Par cette double critique la domination du capital est pensée comme une dimension totale qui porte non seulement sur la manière de distribuer les richesses mais aussi de les produire sur le modèle de consommation et la manière de consommer, travailler, penser, vivre. La lecture du marxisme remet au centre de l’analyse l’importance du « sujet ».
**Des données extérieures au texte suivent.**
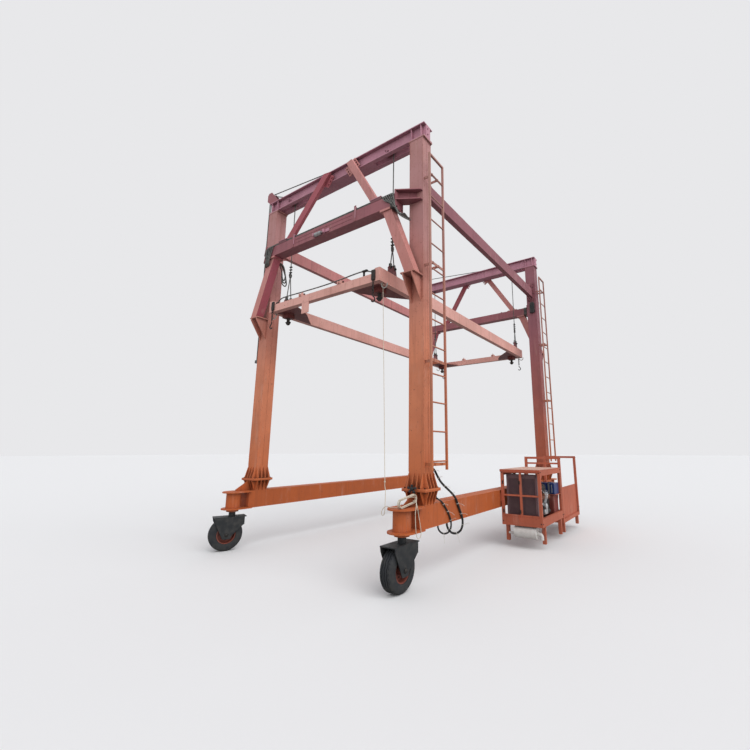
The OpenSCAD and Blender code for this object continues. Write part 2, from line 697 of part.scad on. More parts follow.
// Fuel tank on the ledge at the back of the engine bay
module pack_tank() {
    x0 = pack_x0 + 120;
    x1 = pack_x1 - 40;
    y0 = pack_y1 - ledge_w + 15;
    h = 210;
    color("#2a3f7a") difference() {
        translate([x0, y0, ledge_z]) rotate([90, 0, 90]) linear_extrude(x1 - x0)
            polygon([[12, 0], [ledge_w - 92, 0], [ledge_w - 80, 12], [ledge_w - 80, h - 12], [ledge_w - 92, h],
                     [12, h], [0, h - 12], [0, 12]]);
        translate([x1 - 110, y0 + 100, ledge_z + h - 30]) cylinder(r = 30, h = 40);
    }
    color(black) translate([x1 - 110, y0 + 100, ledge_z + h - 31]) cylinder(r = 29, h = 50);
}

// Oil reservoir under the ledge
module pack_reservoir() {
    color(dark_red) span([pack_x0 + 90, pack_y1 - ledge_w + 10, floor_z - 10],
                         [pack_x1 - post_w - 15, pack_y1 - post_w - 10, ledge_z - 8]);
}

// Muffler across the front, under the skirt, with its elbow, tail pipe and hangers
module pack_muffler() {
    r = 100;
    z1 = floor_z - 20;
    z = z1 - r - 12;
    x0 = pack_x0 + 210;
    x1 = pack_x1 - 130;
    y = pack_y + 90;
    bend = 60;
    pipe = 28;
    color(steel) {
        translate([x0, y, z]) rotate([0, 90, 0]) cylinder(r = r, h = x1 - x0);
        translate([x1 - 1, y, z]) rotate([0, 90, 0]) cylinder(r = pipe, h = 21);
        translate([x1 + 19, y, z - bend]) rotate([90, 0, 0]) rotate(0)
            rotate_extrude(angle = 90) translate([bend, 0]) circle(r = pipe);
        translate([x1 + 19 + bend, y, z - bend - 40]) cylinder(r = pipe, h = 41);
        translate([x0 - 120, y, z - 30]) rotate([0, 90, 0]) cylinder(r = 20, h = 121);
        for (x = [x0 + 50, x1 - 90]) span([x, y - 15, z + r - 15], [x + 30, y + 15, z1]);
    }
}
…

Le rôle moteur de la logique du rendement maximal dans le capitalisme est de produire toujours plus avec moins d’heures de travail mais aussi moins de capital en vue de maximiser le profit. Cette autonomisation de la logique du capital ignore les besoins collectifs pour ne s’intéresser qu’aux besoins solvables et tend à s’émanciper de toute contrainte sociale, environnementale et à étendre l’emprise des rapports marchands. En outre, cette logique suppose la possibilité du calcul économique de la productivité du travail qui doit pouvoir « être mesurée en soi comme une grandeur quantifiable détachée de la personnalité singulière du travailleur » (Critique de la division du travail). La loi de la valeur fait du temps de travail la mesure et la substance de la valeur d’échange. L’expansion du royaume de la marchandise est le moyen exclusif du développement de la richesse sociale et de la satisfaction des besoins. La loi de la valeur a aussi une dimension utopique : la décroissance du temps de travail nécessaire à la production de masse de marchandises matérielles, présentée comme un moyen de « libérer l’humanité de la rareté ».
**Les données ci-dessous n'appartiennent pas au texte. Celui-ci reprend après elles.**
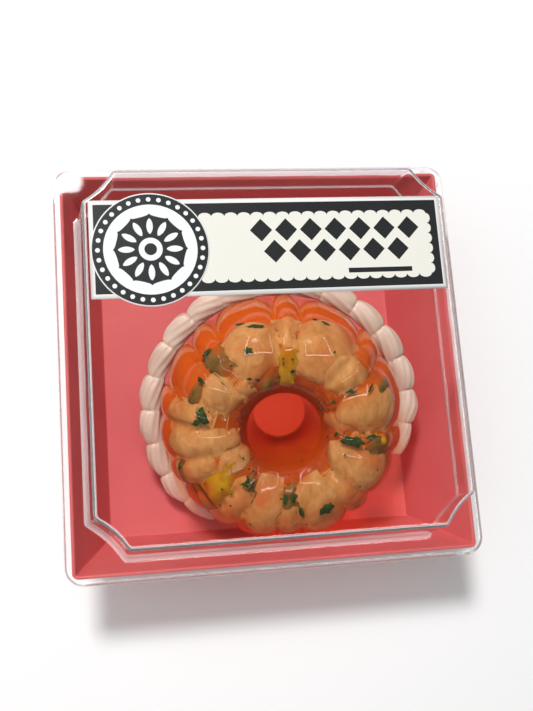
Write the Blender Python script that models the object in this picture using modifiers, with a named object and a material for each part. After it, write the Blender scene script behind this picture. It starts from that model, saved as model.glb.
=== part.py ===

Pour Gorz, le capitalisme depuis la fin des années 1990 s’enfonce dans une crise sans issue. Cette crise a pour causes la révolution informationnelle, la dématérialisation du travail et du capital, l’impossibilité croissante qui en résulte de mesurer la valeur de l’un, de l’autre et des marchandises. Le volume du « travail productif diminue dramatiquement ». Pour empêcher le volume du profit de baisser, il faudrait que la productivité d’un nombre de plus en plus réduit de travailleurs augmente de plus en plus vite. Cette limite est virtuellement atteinte de même que l’impossibilité de trouver des débouchés rentables pour un volume de marchandise qui devrait croître aussi vite que la productivité. Il s’en suit une guerre d’anéantissement se livrant entre concurrents. Les rares gagnants ont des bénéfices record qui ne sont pas réinvestis et recourent à « l’industrie financière » d’où les bulles financières qui finissent par éclater. C’est la sortie du capitalisme par la barbarie.
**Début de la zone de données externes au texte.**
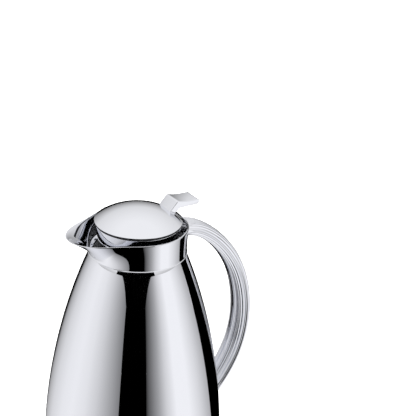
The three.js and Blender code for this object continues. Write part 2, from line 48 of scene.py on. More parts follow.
# ---------------------------------------------------------------- outer shell
# The jug's outside: stainless sheet spun over a former, then chrome plated and buffed. It drops
# over the flask and the base cap closes it from below. Its foot and mouth edges are eased.
MM = 0.001
shell_low, shell_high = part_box("body_shell")
seam = shell_high.z
foot_height = shell_low.z
belly_radius = shell_high.y
foot_radius = 63.5 * MM
mouth_radius = 37 * MM
belly_height = 85 * MM
shell_wall = 0.6 * MM


def curved(start, lean_out, lean_in, end, steps):
    """Points along one smooth bend of an outline of (radius, height) pairs."""
    corners = [Vector((radius, height, 0)) for radius, height in (start, lean_out, lean_in, end)]
    return [(point.x, point.y) for point in interpolate_bezier(*corners, steps)]


def moved_in(outline, distance):
    """The same outline moved towards the axis by a wall's thickness."""
    inner = []
    for i, (radius, height) in enumerate(outline):
        r0, z0 = outline[max(i - 1, 0)]
        r1, z1 = outline[min(i + 1, len(outline) - 1)]
        length = math.hypot(r1 - r0, z1 - z0)
        inner.append((radius - distance * (z1 - z0) / length, height + distance * (r1 - r0) / length))
    return inner


def turn_piece(name, outline, segments=128, eased=0.0, ease_angle=35):
    """Turns a closed outline: a ring on the jug's axis is pulled from point to point, each time
    scaled to the next radius. Sharp corners are then eased by a small bevel."""
    radius, height = outline[0]
    bpy.ops.mesh.primitive_circle_add(vertices=segments, radius=radius, location=(0, 0, height))
    piece = bpy.context.object
    piece.name = name
    bpy.ops.object.mode_set(mode="EDIT")
    bpy.ops.mesh.select_all(action="SELECT")
    for (r0, z0), (r1, z1) in zip(outline, outline[1:]):
        bpy.ops.mesh.extrude_edges_move(TRANSFORM_OT_translate={"value": (0, 0, z1 - z0)})
        bpy.ops.transform.resize(value=(r1 / r0, r1 / r0, 1), center_override=(0, 0, z1))
    bpy.ops.mesh.select_all(action="SELECT")
    bpy.ops.mesh.remove_doubles(threshold=0.005 * MM)
    bpy.ops.mesh.normals_make_consistent(inside=False)
    bpy.ops.object.mode_set(mode="OBJECT")
    bpy.ops.object.transform_apply(location=True, rotation=True, scale=True)
    if eased:
        apply_modifier(piece, "BEVEL", width=eased, segments=3, angle_limit=math.radians(ease_angle))
    return piece


def apply_modifier(piece, kind, **settings):
    """Adds a modifier with its settings and applies it."""
    modifier = piece.modifiers.new(kind.title(), kind)
    for setting, value in settings.items():
        setattr(modifier, setting, value)
    bpy.context.view_layer.objects.active = piece
    bpy.ops.object.modifier_apply(modifier=modifier.name)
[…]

L’alternative est une économie fondamentalement différente non plus régie par le besoin du capital de s’accroître et le souci général de « faire » et de faire « gagner » de l’argent mais, par le souci de l’épanouissement des « sources de vie et de création c’est-à-dire de la vraie richesse ». La question est de savoir si la décroissance de l’économie fondée sur la marchandisation prendra la forme d’une crise catastrophique subie ou celle d’un choix de société auto-organisée, fondant une économie et une civilisation au-delà du salariat et des rapports marchands et dont les prémices auront été développés par des expérimentations convaincantes sous formes de coopérations sociales et productives (exemple des logiciels libres).
La rencontre entre l’intelligence collective et les techniques de l’information et de la communication rend à nouveau plausible l’appropriation collective du travail et des moyens de travail. C’est -à- dire de sortir du capitalisme par le haut.